As we go to Zoom and online courses, all of which are delivered via computer technology to the students, basically no matter where they are, I think parents too should be able to Zoom in or follow the online curricula, lectures, requirements etc. all from the comfort of their homes. All they will need is access to their children’s i.d. and passwords, and whatever other impediment is thrown up by the schools and colleges to ensure the security of the system.

Parents as a group are generally very concerned about what their children are being taught, or not taught, in today’s modern schools. Private schools, parochial schools, and magnet schools are proliferating across the nation as parents seek alternatives to the public schools they often view as failures.

Don’t get me wrong, there are many devoted, great teachers in the public-school system. But the prevailing culture not only in the k-12 level but also in the colleges and universities is often dragged down by lowered expectations of school boards, administrators and the like or, like in California and some other states, by blatantly radical departures, substituting race, gender, diversity and politically incendiary issues for reading, writing and arithmetic. Our students rank ninth in science and tenth in math in the world, but we spend more per student than any other country. Go online and do your own research. Is feeling good about your gender or race as important as math?

Something is wrong here. How do we fix it? Let’s start by parents getting access to what is being taught, not just reading an article in a newspaper or some online source summarizing trends, both positive and negative.

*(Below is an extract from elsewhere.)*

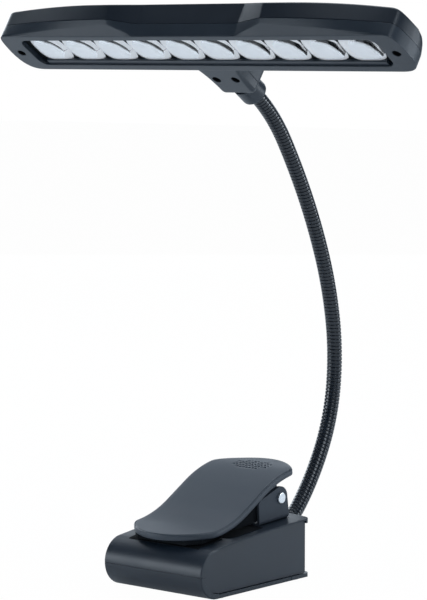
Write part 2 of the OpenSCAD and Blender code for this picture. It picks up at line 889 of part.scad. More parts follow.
module neck_segment(k) {
    first = k == 1;
    last = k == neck_arcs;
    color("#2a2d32") on_base() neck_tube(first ? 0 : joint_s(k - 1), last ? neck_total : joint_s(k),
        first ? 0 : 1, last ? 0 : 1);
}

// Sheathed lead inside one segment of the neck
module lead(k) {
    from = k == 1 ? -lead_tail : joint_s(k - 1) + cone_back(lead_r);
    to = k == neck_arcs ? neck_total + lead_tail : joint_s(k) - cone_back(lead_r);
    rings = ceil((to - from) / lead_step) + 1;
    color("#8f1d1d") on_base() polyhedron(
        [for (i = [0:rings - 1]) each neck_ring(mix(from, to, i / (rings - 1)), lead_r, neck_sides)],
        concat(skin(rings, neck_sides), cap(0, neck_sides, true),
            cap((rings - 1) * neck_sides, neck_sides, false)));
}

module neck_segment_1() {
    neck_segment(1);
}

module neck_segment_2() {
    neck_segment(2);
}

module neck_segment_3() {
    neck_segment(3);
}

module neck_segment_4() {
    neck_segment(4);
}

module neck_segment_5() {
    neck_segment(5);
}

module neck_segment_6() {
    neck_segment(6);
}

module neck_segment_7() {
    neck_segment(7);
}

module neck_segment_8() {
    neck_segment(8);
}

module lead_1() {
    lead(1);
}

module lead_2() {
    lead(2);
}

module lead_3() {
    lead(3);
}

module lead_4() {
    lead(4);
}

module lead_5() {
    lead(5);
}

module lead_6() {
    lead(6);
}

module lead_7() {
    lead(7);
}

module lead_8() {
    lead(8);
}

// Turns a child's Z axis to run backwards along the head, on the neck's line
module on_neck_end(b) {
    translate([0, b, neck_h]) rotate([-90, 0, 0]) children();
}

module neck_collar() {
    long = collar_mouth - hold_back;
    color("#22262c") on_head() on_neck_end(hold_back) difference() {
        union() {
            translate([0, 0, -spigot_l + fit]) cylinder(h = spigot_l + long / 2, r = spigot_r);
            translate([0, 0, fit]) cylinder(h = long - collar_edge - fit, r = collar_r);
            translate([0, 0, long - collar_edge])
                cylinder(h = collar_edge, r1 = collar_r, r2 = collar_r - collar_edge);
        }
        translate([0, 0, neck_b - hold_back - fit]) cylinder(h = long, r = neck_hole_r);
        translate([0, 0, -2 * spigot_l]) cylinder(h = 3 * spigot_l, r = neck_bore_r);
    }
}

// Section of the head at a, as [b, n] points: lower half from the face to the seam
function wing(a) = max(0, min(1, (a - peak_a) / (tip_a - peak_a)));
function middle(a) = max(0, min(1, (peak_a - a) / (peak_a - mid_a)));
function face_edge(a) = mix(face_b, face_tip_b, wing(a));
function ridge(a) = a <= peak_a ? mix(ridge_peak, [face_b, ridge_h], middle(a))
    : mix(ridge_peak, [face_tip_b, ridge_h], wing(a));
function seam_edge(a) = a <= peak_a ? mix(seam_peak_b, seam_mid_b, middle(a))
    : face_tip_b + (seam_peak_b - face_tip_b) * (1 - pow(wing(a), 2));
function brow(a) = a <= peak_a ? mix(brow_peak, brow_mid, middle(a))
    : a <= wing_a ? mix(brow_peak, brow_wing, (a - peak_a) / (wing_a - peak_a))
    : mix(brow_wing, brow_tip, (a - wing_a) / (head_half - wing_a)) - [0, end_fall(a) / 2];
function end_fall(a) = end_drop * pow(max(0, (a - end_a) / (head_half - end_a)), 2);
function roof(a) = roof_h - roof_drop * pow(a / head_half, 4) - end_fall(a);
function lower_section(a) = [[face_edge(a), 0], ridge(a), [seam_edge(a), seam_h - run_fit],
    [head_d - foot_edge / 3, seam_h - run_fit], [head_d, foot_edge], [head_d - foot_edge, 0]];
function upper_section(a) = [[seam_edge(a), seam_h], brow(a), [roof_front_b, roof(a) - foot_edge / 2],
    [roof_mid_b, roof(a)], [roof_back_b, roof(a) - 2 * foot_edge],
    [head_d - rear_high[0], roof(a) - rear_high[1]],
    [head_d - rear_low[0], max(roof(a) - rear_low[1], seam_h + foot_edge)],
    [head_d - foot_edge / 3, seam_h]];

// The rounded ends draw a section's front and back in towards its middle
function end_part(a, l) = max(0, (min(a, head_half - end_flat) - head_half + l) / l);
function kept_front(a) = pow(1 - pow(end_part(a, front_end), 8), 0.76);
function kept_back(a) = pow(1 - pow(end_part(a, back_end), 2.9), 1 / 2.9);
function rounded(section, a) = [for (p = section)
    [mix(head_d / 2, p[0], p[0] < head_d / 2 ? kept_front(a) : kept_back(a)), p[1]]];
head_places = concat([mid_a, peak_a, mix(peak_a, wing_a, 1 / 2), wing_a, mix(wing_a, end_a, 1 / 2)],
    [for (k = [end_steps:-1:0]) head_half - end_span * pow(k / end_steps, 2)]);
head_stations = concat([for (k = [len(head_places) - 1:-1:0]) -head_places[k]], head_places);

// End of the head, spread from the back so that no triangle is drawn along a straight front
function end_cap(at, n, flip) = [for (j = [4:n + 1]) flip ? [at + 3, at + (j + 1) % n, at + j % n]
    : [at + 3, at + j % n, at + (j + 1) % n]];

module head_loft(sections) {
    n = len(sections[0]);
    count = len(sections);
    polyhedron([for (i = [0:count - 1], p = sections[i]) [head_stations[i], p[0], p[1]]],
        concat(skin(count, n), end_cap(0, n, true), end_cap((count - 1) * n, n, false)));
}

module rounded_plate(half_a, b_from, b_to, r, h) {
    linear_extrude(h) {
        translate([-half_a + r, b_from]) square([2 * (half_a - r), b_to - b_from]);
        translate([-half_a, b_from + r]) square([2 * half_a, b_to - b_from - 2 * r]);
        for (x = [-1, 1], y = [b_from + r, b_to - r]) translate([x * (half_a - r), y]) circle(r);
    }
}

module head_housing() {
    color("#3a3f46") on_head() difference() {
        head_loft([for (a = head_stations) rounded(lower_section(abs(a)), abs(a))]);
        translate([0, 0, face_t])
            rounded_plate(cavity_a, head_wall, head_d - head_wall, window_r, seam_h);
        translate([0, 0, -over]) rounded_plate(window_a, window_b[0], window_b[1], window_r, seam_h);
        both_sides() translate([face_screw_a, face_screw_b, -over]) {
            cylinder(h = seam_h + 2 * over, r = pilot_r);
            cylinder(h = over + face_screw_deep, r = face_head_r);
        }
    }
}

module head_cover() {
    color("#24282e") on_head() difference() {
        union() {
            head_loft([for (a = head_stations) rounded(upper_section(abs(a)), abs(a))]);
            translate([0, 0, seam_h]) linear_extrude(hold_top - hold_edge - seam_h) hold_plan(0);
            translate([0, 0, hold_top - hold_edge]) linear_extrude(hold_edge) hold_plan(hold_edge / 2);
        }
        difference() {
            union() {
                translate([0, 0, seam_h - over]) rounded_plate(cavity_a - fit, head_wall, head_d - head_wall,
                    window_r, over + rim_h + board_t + fit - seam_h);
                translate([0, 0, seam_h]) rounded_plate(cavity_a - window_r, head_wall, roof_back_b,
                    window_r, cover_top - seam_h);
            }
            for (side = [-1, 1]) translate([side * press_a, head_d / 2, rim_h + board_t + run_fit])
                cylinder(h = roof_h, r = press_r);
        }
        both_sides() translate([face_screw_a, face_screw_b, seam_h - over])
            cylinder(h = over + pilot_l, r = pilot_r);
        both_sides() translate([hold_screw_a, hold_screw_b, seam_h - over])
            cylinder(h = over + pilot_l - hold_edge, r = pilot_r);
        on_neck_end(socket_b) cylinder(h = 2 * spigot_l, r = spigot_r + fit);
        on_neck_end(head_d - 2 * head_wall) cylinder(h = socket_b, r = neck_bore_r);
        translate([0, button_b, seam_h]) cylinder(h = 2 * roof_h, r = button_r + 2 * fit);
    }
}

// Plan of the neck's bracket, drawn in from its sides by i
module hold_plan(i) {
    wide = hold_wide - i;
    narrow = hold_narrow - i;
    back = hold_back - i;
    difference() {
        union() {
            polygon([[-wide, head_d - head_wall], [wide, head_d - head_wall], [wide, hold_front],
                [narrow, back - hold_corner], [-narrow, back - hold_corner], [-wide, hold_front]]);
            translate([hold_corner - narrow, hold_front])
                square([2 * (narrow - hold_corner), back - hold_front]);
            for (x = [-1, 1])
                translate([x * (narrow - hold_corner), back - hold_corner]) circle(hold_corner);
        }
        for (x = [-1, 1]) translate([x * (hold_waist + narrow), hold_back - hold_waist_in])
            circle(hold_waist);
    }
}

// How far a layer of the rounded lower edge lies in from the side
function layer_in(k) = hold_edge * (1 - sqrt(1 - pow(1 - (k + 1 / 2) / hold_layers, 2)));

module head_bracket_cover() {
    color("#3a3f46") on_head() difference() {
        difference() {
            union() {
                translate([0, 0, hold_low + hold_edge])
                    linear_extrude(seam_h - run_fit - hold_low - hold_edge) hold_plan(0);
                for (k = [0:hold_layers - 1])
                    translate([0, 0, hold_low + hold_edge * k / hold_layers])
                        linear_extrude(hold_edge / hold_layers + slice_t) hold_plan(layer_in(k));
            }
            translate([-hold_wide - over, 0, -over])
                cube([2 * (hold_wide + over), hold_front, seam_h + 2 * over]);
        }
        both_sides() translate([hold_screw_a, hold_screw_b, -over]) {
            cylinder(h = seam_h + 2 * over, r = pilot_r);
            cylinder(h = over + hold_low + face_screw_deep, r = face_head_r + fit);
        }
        on_neck_end(socket_b) cylinder(h = 2 * spigot_l, r = spigot_r + fit);
        on_neck_end(head_d - 2 * head_wall) cylinder(h = socket_b, r = neck_bore_r);
    }
}

module bracket_screws() {
    color("#9aa0a6") on_head() both_sides()
        translate([hold_screw_a, hold_screw_b, hold_low + face_screw_deep])
            screw(screw_r, face_screw_l - hold_low - face_screw_deep, face_head_r - fit, face_head_h);
}

module head_screws() {
    color("#9aa0a6") on_head() both_sides() translate([face_screw_a, face_screw_b, face_screw_deep])
        screw(screw_r, face_screw_l - face_screw_deep / 2, face_head_r - fit, face_head_h);
}

// Lenses share the window's length, their domes bulging towards the face
lens_pitch = 2 * (window_a - over) / lens_count;
lens_r = (pow(lens_foot_r, 2) + pow(lens_depth, 2)) / (2 * lens_depth);
function lens_place(k) = (k - (lens_count - 1) / 2) * lens_pitch;

module lens_strip() {
    mid_b = (window_b[0] + window_b[1]) / 2;
    color("#eef2f6") on_head() {
        translate([0, 0, face_t]) rounded_plate(cavity_a - lens_fit, head_wall + lens_fit,
            head_d - head_wall - lens_fit, window_r, lens_flange);
        intersection() {
            rounded_plate(window_a - lens_fit, window_b[0] + lens_fit, window_b[1] - lens_fit,
                window_r, face_t + lens_flange / 2);
            union() for (k = [0:lens_count - 1])
                translate([lens_place(k), mid_b, face_t - lens_depth + lens_r]) sphere(lens_r, $fn = 96);
        }
    }
}

module reflector() {
    low = face_t + lens_flange;
    inner = cavity_a - lens_fit;
    color("#f4f4f2") on_head() difference() {
        translate([0, 0, low]) rounded_plate(inner, head_wall + lens_fit, head_d - head_wall - lens_fit,
            window_r, rim_h - low);
        translate([0, 0, low + reflector_t]) rounded_plate(inner - reflector_rim,
            head_wall + lens_fit + reflector_rim, head_d - head_wall - lens_fit - reflector_rim,
            window_r, rim_h);
        for (k = [0:lens_count - 1]) translate([lens_place(k), head_d / 2, low])
            translate([0, 0, -slice_t])
                cylinder(h = reflector_t + 2 * slice_t, r1 = reflector_big_r, r2 = reflector_small_r);
    }
}

module led_board() {
    edge = lens_fit + reflector_rim / 2;
    color("#e8ebe6") on_head() translate([0, 0, rim_h])
        rounded_plate(cavity_a - lens_fit - reflector_rim, head_wall + edge, head_d - head_wall - edge,
            window_r / 2, board_t);
}

module leds() {
    color("#f6e7a0") on_head() for (k = [0:lens_count - 1])
        translate([lens_place(k) - led_w / 2, head_d / 2 - led_w / 2, rim_h - led_h])
            cube([led_w, led_w, led_h]);
}

module switch_body() {
    low = rim_h + board_t;
    color("#1a1c20") on_head() difference() {
        translate([-switch_w / 2, button_b - switch_w / 2, low]) cube([switch_w, switch_w, switch_h]);
        translate([0, button_b, low + switch_h - plunger_sink - button_travel - gap])
            cylinder(h = switch_h, r = plunger_r + 2 * fit);
    }
}

plunger_h = rim_h + board_t + switch_h - plunger_sink;

module switch_plunger() {
    color("#d8dade") on_head() translate([0, button_b, plunger_h]) cylinder(h = plunger_l, r = plunger_r);
}

module switch_button() {
    low = plunger_h + plunger_l;
    color("#2f343a") on_head() translate([0, button_b, 0]) {
        translate([0, 0, low]) cylinder(h = button_top - button_edge - low, r = button_r);
        translate([0, 0, button_top - button_edge])
            cylinder(h = button_edge, r1 = button_r, r2 = button_r - button_edge);
        translate([0, 0, low]) cylinder(h = button_flange_t, r = button_flange_r);
    }
}

base_shell();
rear_plate();
battery_door();
front_feet();
rear_feet();
battery_holder();
batteries();
contact_plates();
contact_springs();
driver_board();
board_screws();
base_screws();
neck_gland();
gland_nut();
base_pad();
clip_bracket();
bracket_rivets();
pivot_pin();
torsion_spring();
lever();
jaw_pad();
neck_segment_1();
neck_segment_2();
neck_segment_3();
neck_segment_4();
neck_segment_5();
neck_segment_6();
neck_segment_7();
neck_segment_8();
lead_1();
lead_2();
lead_3();
lead_4();
lead_5();
lead_6();
lead_7();
lead_8();
neck_collar();
head_housing();
head_cover();
head_bracket_cover();
bracket_screws();
head_screws();
lens_strip();
reflector();
led_board();
leds();
switch_body();
switch_plunger();
switch_button();
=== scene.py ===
from math import ceil, copysign, cos, pi, radians, sin, sqrt
import bpy
import bmesh
from mathutils import Matrix, Vector
from mathutils.bvhtree import BVHTree
from mathutils.geometry import delaunay_2d_cdt

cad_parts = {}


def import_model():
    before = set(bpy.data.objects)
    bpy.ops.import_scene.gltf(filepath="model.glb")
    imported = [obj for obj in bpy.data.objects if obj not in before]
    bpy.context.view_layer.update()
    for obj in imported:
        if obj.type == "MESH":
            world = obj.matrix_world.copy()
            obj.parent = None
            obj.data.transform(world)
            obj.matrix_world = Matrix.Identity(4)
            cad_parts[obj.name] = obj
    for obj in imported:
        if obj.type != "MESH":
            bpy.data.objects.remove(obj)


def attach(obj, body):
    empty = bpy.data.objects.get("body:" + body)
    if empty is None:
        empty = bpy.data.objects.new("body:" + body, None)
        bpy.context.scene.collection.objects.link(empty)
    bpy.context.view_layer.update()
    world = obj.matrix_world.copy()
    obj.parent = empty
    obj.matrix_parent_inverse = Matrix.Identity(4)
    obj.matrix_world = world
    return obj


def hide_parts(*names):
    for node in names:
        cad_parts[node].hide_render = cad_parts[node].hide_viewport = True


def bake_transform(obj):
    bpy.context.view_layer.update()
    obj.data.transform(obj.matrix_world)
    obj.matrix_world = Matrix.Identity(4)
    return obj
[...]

Listen in to what your students are getting on Zoom for example.

A young friend of mine from the Sokol Dog Park is a senior at UA. Her dog is Rex, a great big beautiful Husky, who loves to play and run with my Standard Poodles. After walking around the Park a few times to get some exercise while my Poodles, Miller, Stanley, and Dudley, mixed it up with Rex and other guys, I sat down to chat with other owners. My friend was doing something on her laptop, so I didn’t interrupt.

“I’m Zooming a class,” she said, and then added, “but I’ve just muted him for a while.” It was an English lit class and I’m sure the instructor was waxing on about some great literary masterpiece, but he was muted for a while. How many times have some of my students, I wondered, wished they could mute me, close their laptop, and just exit the class!

Alas, I only taught one true online course–a history of Christianity– but enjoyed it immensely and learned lot about my students. You could access that course and see what I taught if you know all the right hoops to jump through with the University services system to get access to it. I wouldn’t mind. And if I had ever Zoomed a class (Zoom was only created I think in 2019 or 2019) I would love to have you join me as we marched with the conquistadors through Mexico, explored the world of Indigenous agency (like that one?; very up to date am I!), or destroyed the Fulgencio Batista regime in Cuba with Fidel Castro and revolutionized not only Cuba but much of modern Latin America.

My point is, from the first grade through Ph.D. students, if teachers are teaching in other than traditional “face to face” classrooms the old-fashioned way, you could be listening in too, or following online.

There would have to be rules. Parents listening in would have to prove beyond a doubt they were the parents, and they wouldn’t be allowed to kibitz in any other fashion other than listen and watch passively. Who knows what you may learn? And after a few months we could put together some samples of what is being taught in K-12, at UA, at Stillman or Shelton State.